Pero no todo era frivolidad en sus visitas. El rajá también reservaría varias tardes para acudir a la Biblioteca Nacional, donde se extasiaría ante sus más de tres millones de volúmenes y donde examinaría pacientemente la colección de obras en sánscrito. También visitó el Instituto Pasteur y tuvo la fortuna de conocer a su fundador: «Es un anciano medio paralítico que camina con la ayuda de un bastón. Tuvo la amabilidad de explicarme su sistema mientras me enseñaba sus laboratorios, enteramente financiados por donativos. Examinamos peligrosos gérmenes bajo potentes microscopios. Al despedirme, le prometí que recibiría un sustancioso donativo de mi parte, además del que ya recibe del gobierno de la India. Quiero que Kapurthala se una al progreso científico europeo».
La siguiente etapa del viaje fue la travesía a Nueva York, que realizaron en seis días a bordo del París, donde entró en contacto con pasajeros norteamericanos «que nunca se cansan de explicar su superioridad sobre las anquilosadas monarquías europeas». En Nueva York, la comitiva de Kapurthala despertó tal curiosidad que fue seguida en todos sus movimientos por la prensa local. «Dicen de mí que tengo cincuenta y cinco esposas, y que el propósito de mi visita es añadir una norteamericana a la lista. También se supone que fumo puros monstruosamente gruesos y que bebo champán todo el día. Nos reímos mucho con estos detalles, escritos sin malicia y sin intención de ofender».

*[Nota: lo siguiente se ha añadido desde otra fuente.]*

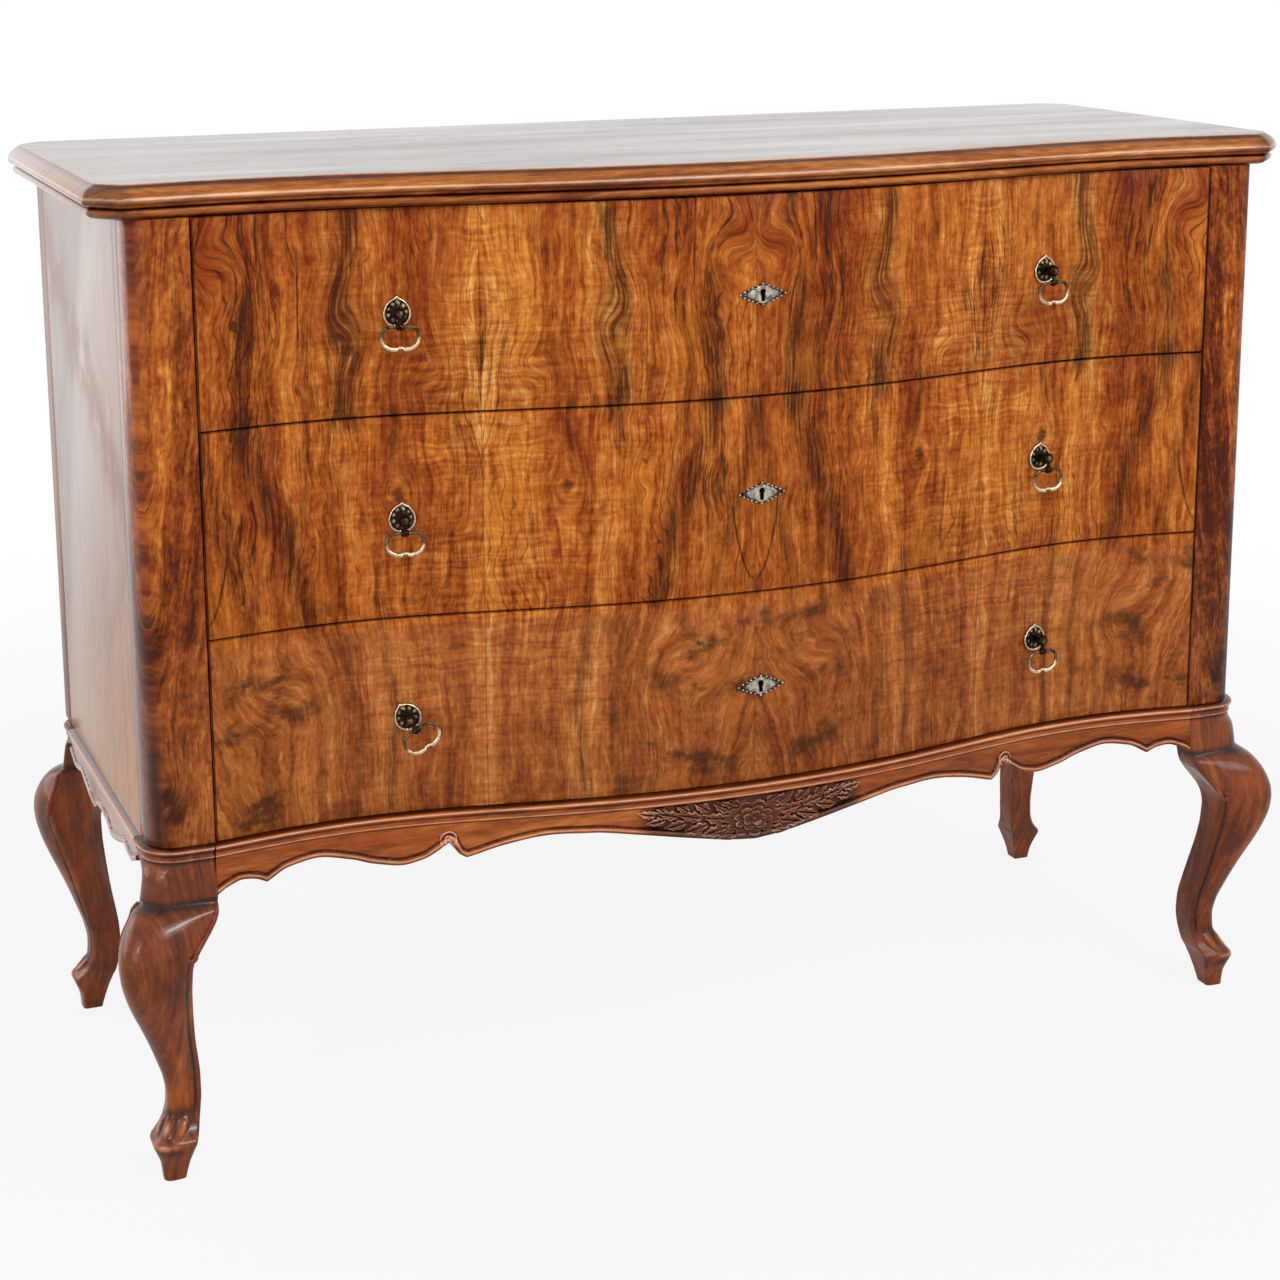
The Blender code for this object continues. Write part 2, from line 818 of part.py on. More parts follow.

Chicago había invertido ingentes cantidades de dinero en la Exposición Universal, la más formidable de las realizadas hasta entonces. Era la primera vez que Estados Unidos sorprendía al mundo con semejante despliegue, que anunciaba ya su futuro poderío. En los seis meses que estuvo abierta, sería visitada por veintisiete millones de personas, lo que representaba la mitad de la población total del país. El lugar parecía un reino encantado: soberbios edificios blancos levantados entre lagunas y parques albergaban todo lo que el mundo ofrecía en las artes y en las ciencias. Había hasta una máquina voladora y un barco sumergible que impresionaron mucho a los indios. Recibidos con todos los honores, hicieron el recorrido de la visita en dos barcazas, una con el rajá, el coronel Massy y el ministro de Finanzas, y la otra con los demás, incluyendo a Rani Kanari, disfrazada. Acabaron siendo aclamados por una multitud de más de cincuenta mil personas que se habían congregado para la ocasión. «Nos ha visitado un monarca oriental —informaba socarronamente el Chicago Daily Tribune del 16 de agosto de 1893—, sus faldones y su turbante brillan con bárbaro esplendor. Iba acompañado de lo que seguramente son sus esclavos y guerreros, que con una mano saludaban con plumas de pavo real mientras con la otra acariciaban sus espadas de plata. Desde el balcón del edificio de la Administración, el coronel Massy, representante de la supremacía inglesa, levantó una copa de vino blanco y, en nombre del monarca indio, brindó a la salud de nuestra multitud que no sabe lo que es un rey. Fue una visita pintoresca, llena de color y ruido, de un rey de Las mil y una noches al florón de la civilización occidental».